We are seeing a massive pushback against "perfect" digital communication. Voice notes are booming because they capture the tremor in a voice, the background noise of a busy street, and the genuine laugh that a "LOL" text just can't replicate. We want the mess.

How to Actually Have a Better Convo

If you feel like your social interactions are getting stale, it’s probably because you’re stuck in a loop. Breaking out of the "How are you? / I'm good, you?" cycle is easier than it looks.

First, try the "No-Standard-Answer" rule. If someone asks how your day was, don't say "fine." Mention one specific thing—even if it's just that you had a really good bagel. It gives the other person a hook to grab onto.

Second, embrace the tangent. Some of the best convos are the ones that start about taxes and end up about why 90s cartoons were so dark. Let the conversation breathe.

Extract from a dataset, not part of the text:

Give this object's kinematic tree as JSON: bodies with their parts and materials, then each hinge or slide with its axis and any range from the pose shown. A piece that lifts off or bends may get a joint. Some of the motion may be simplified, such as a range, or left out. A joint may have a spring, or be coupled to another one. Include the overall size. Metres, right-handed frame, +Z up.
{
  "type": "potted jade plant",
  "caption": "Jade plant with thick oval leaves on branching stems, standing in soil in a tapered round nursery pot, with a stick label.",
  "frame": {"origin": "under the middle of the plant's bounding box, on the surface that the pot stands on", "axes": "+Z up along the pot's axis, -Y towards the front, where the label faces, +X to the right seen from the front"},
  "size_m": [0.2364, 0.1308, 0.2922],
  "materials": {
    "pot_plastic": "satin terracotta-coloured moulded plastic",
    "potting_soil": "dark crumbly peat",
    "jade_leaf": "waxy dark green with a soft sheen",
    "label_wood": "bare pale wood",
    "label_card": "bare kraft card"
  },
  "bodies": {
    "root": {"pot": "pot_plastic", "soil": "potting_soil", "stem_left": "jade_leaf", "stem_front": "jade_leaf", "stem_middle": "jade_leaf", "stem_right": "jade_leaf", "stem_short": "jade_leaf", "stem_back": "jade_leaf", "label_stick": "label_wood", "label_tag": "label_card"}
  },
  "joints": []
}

Actionable Steps for Better Connections

To turn a basic exchange into a meaningful convo, you have to be willing to be a little vulnerable. Not "share your deepest trauma" vulnerable, but "admit you don't know something" vulnerable.

  1. Stop "Waiting to Speak": Most people don't listen; they just wait for their turn to talk. You can see it in their eyes—they’re loading their next sentence like a weapon. Instead, try to be surprised by what the other person says.
  2. Ask Open-Ended Questions: Anything that can be answered with a "yes" or "no" is a convo-killer. Swap "Did you like the movie?" for "What was the weirdest part of that movie for you?"
  3. Put the Phone Face Down: This is a classic for a reason. Research shows that even the presence of a smartphone on a table—even if it's off—lowers the quality of the convo. It signals that something "better" might pop up at any second.
  4. Use the "2-Second Rule": After someone finishes speaking, count to two in your head before responding. It ensures they are actually done and shows you actually processed what they said.

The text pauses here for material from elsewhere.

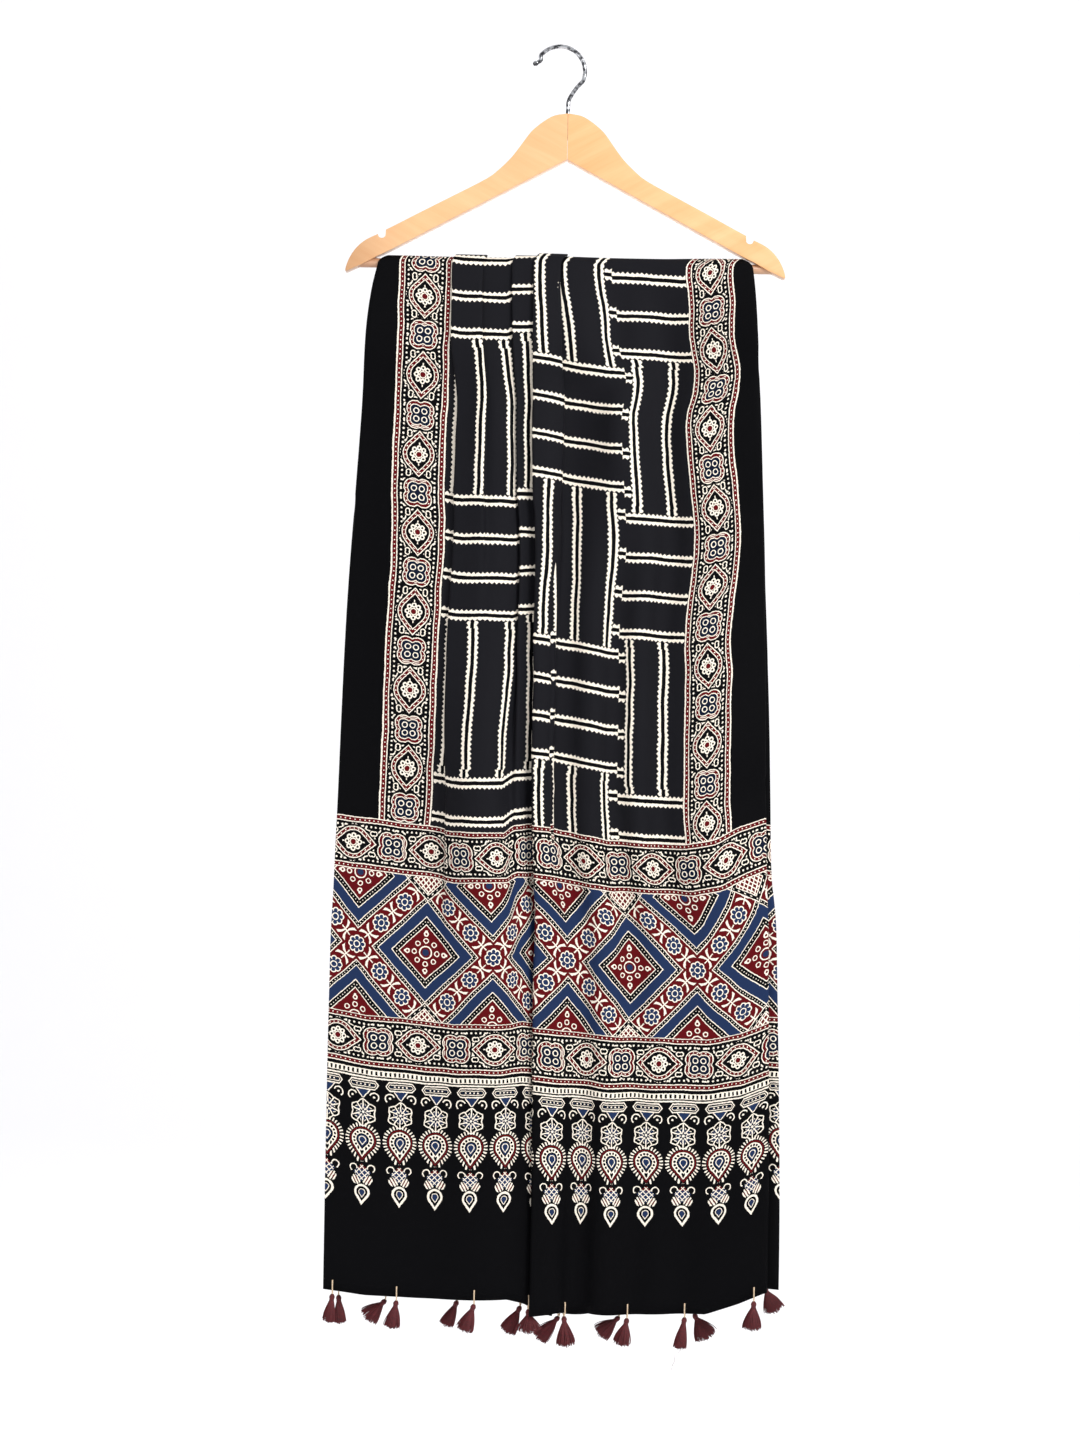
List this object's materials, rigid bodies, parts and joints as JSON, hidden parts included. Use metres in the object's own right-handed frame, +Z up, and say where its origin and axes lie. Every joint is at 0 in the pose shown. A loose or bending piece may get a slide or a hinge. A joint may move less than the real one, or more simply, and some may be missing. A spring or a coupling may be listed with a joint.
{
  "type": "ajrakh stole on a wooden clothes hanger",
  "caption": "Block-printed black cotton stole with maroon tassels, folded over the trouser bar of a wooden clothes hanger with a turning wire hook.",
  "frame": {"origin": "inner top of the hook's bend, where a rail carries the hanger", "axes": "+Z up, +X to the viewer's right, -Y towards the viewer, who faces the front of the cloth"},
  "size_m": [0.439, 0.079, 1.2431],
  "materials": {
    "chrome": "polished",
    "arm_wood": "satin lacquer",
    "bar_wood": "satin lacquer",
    "printed_cotton": "matt block-printed cotton",
    "maroon_yarn": "soft yarn",
    "cream_cord": "twisted cord"
  },
  "bodies": {
    "hook": {"hook": "chrome"},
    "hanger": {"arm_left": "arm_wood", "arm_right": "arm_wood", "trouser_bar": "bar_wood", "ajrakh_cloth": "printed_cotton", "tassel_front_1": "maroon_yarn", "tassel_front_2": "maroon_yarn", "tassel_front_3": "maroon_yarn", "tassel_front_4": "maroon_yarn", "tassel_front_5": "maroon_yarn", "tassel_front_6": "maroon_yarn", "tassel_front_7": "maroon_yarn", "tassel_front_8": "maroon_yarn", "tassel_back_1": "maroon_yarn", "tassel_back_2": "maroon_yarn", "tassel_back_3": "maroon_yarn", "tassel_back_4": "maroon_yarn", "tassel_back_5": "maroon_yarn", "tassel_back_6": "maroon_yarn", "tassel_back_7": "maroon_yarn", "tassel_back_8": "maroon_yarn", "cord_front_1": "cream_cord", "cord_front_2": "cream_cord", "cord_front_3": "cream_cord", "cord_front_4": "cream_cord", "cord_front_5": "cream_cord", "cord_front_6": "cream_cord", "cord_front_7": "cream_cord", "cord_front_8": "cream_cord", "cord_back_1": "cream_cord", "cord_back_2": "cream_cord", "cord_back_3": "cream_cord", "cord_back_4": "cream_cord", "cord_back_5": "cream_cord", "cord_back_6": "cream_cord", "cord_back_7": "cream_cord", "cord_back_8": "cream_cord"}
  },
  "joints": [
    {"name": "hook_swivel", "type": "hinge", "parent": "hook", "child": "hanger", "pos_m": [0.0083, 0, 0], "axis": [0, 0, 1], "continuous": true}
  ]
}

A convo is a living thing. It requires energy, attention, and a bit of bravery. Whether it’s a quick "hey" in the hallway or a three-hour late-night debate, these interactions are the only way we truly map out our place in the world.

Next time you’re in the middle of a chat, take a second to realize what’s happening. You aren't just exchanging data. You’re participating in a ritual that is as old as the human race itself. Make it count.

Start by choosing one person today and asking them a question you don't already know the answer to. Don't check your phone while they answer. See where the convo takes you.